Wednesday, April 19, 2023

Have You Become Too Reliant on Star Performers?

Source: NBA.com

Tom Taiyi Yan
 and Elad Sherf wrote a brief article this week in the Wall Street Journal describing their fascinating new research regarding team over-reliance on superstars.  They cite a terrific study of National Basketball Association players.  Here's an excerpt:

To investigate how team dynamics worked, we started by looking outside the world of business—at basketball. In our study, published in Organization Science, we examined competitive teams in the National Basketball Association across more than 60,000 games, spanning 34 years.

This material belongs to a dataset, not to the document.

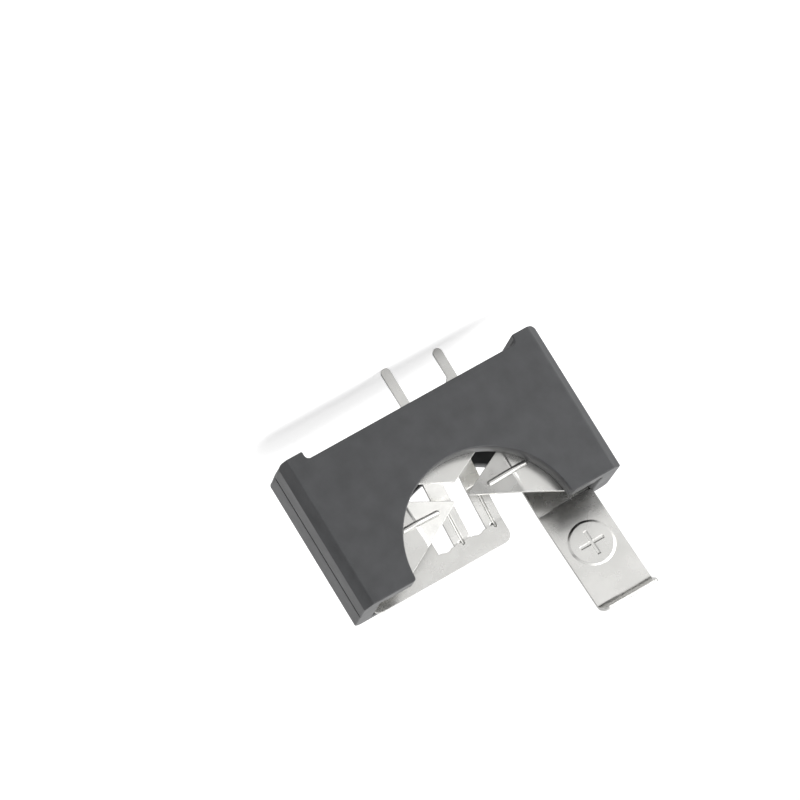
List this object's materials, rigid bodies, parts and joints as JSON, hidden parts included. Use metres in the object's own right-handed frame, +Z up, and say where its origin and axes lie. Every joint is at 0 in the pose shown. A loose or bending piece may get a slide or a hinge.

Leveraging motion-tracking-camera data, we examined how teams’ passing patterns and shot distributions changed after wins and losses.

We found that after winning, teams became more reliant on their star players. Teams passed the ball about 6% more to the stars, and their shot distribution skewed 15% more toward the big performers. Although doubling down is intuitive (“We want to exploit what worked before"), it ended up decreasing teams’ chances of winning the next game. The increased reliance on the star players made teams more predictable to the next opponent and easier to defend—and therefore less likely to win the game.

This tendency to stick with stars doesn’t just hold true in competitive sports. All teams—particularly ones in the business world—tend to double down on what has worked. And it is often a bad idea.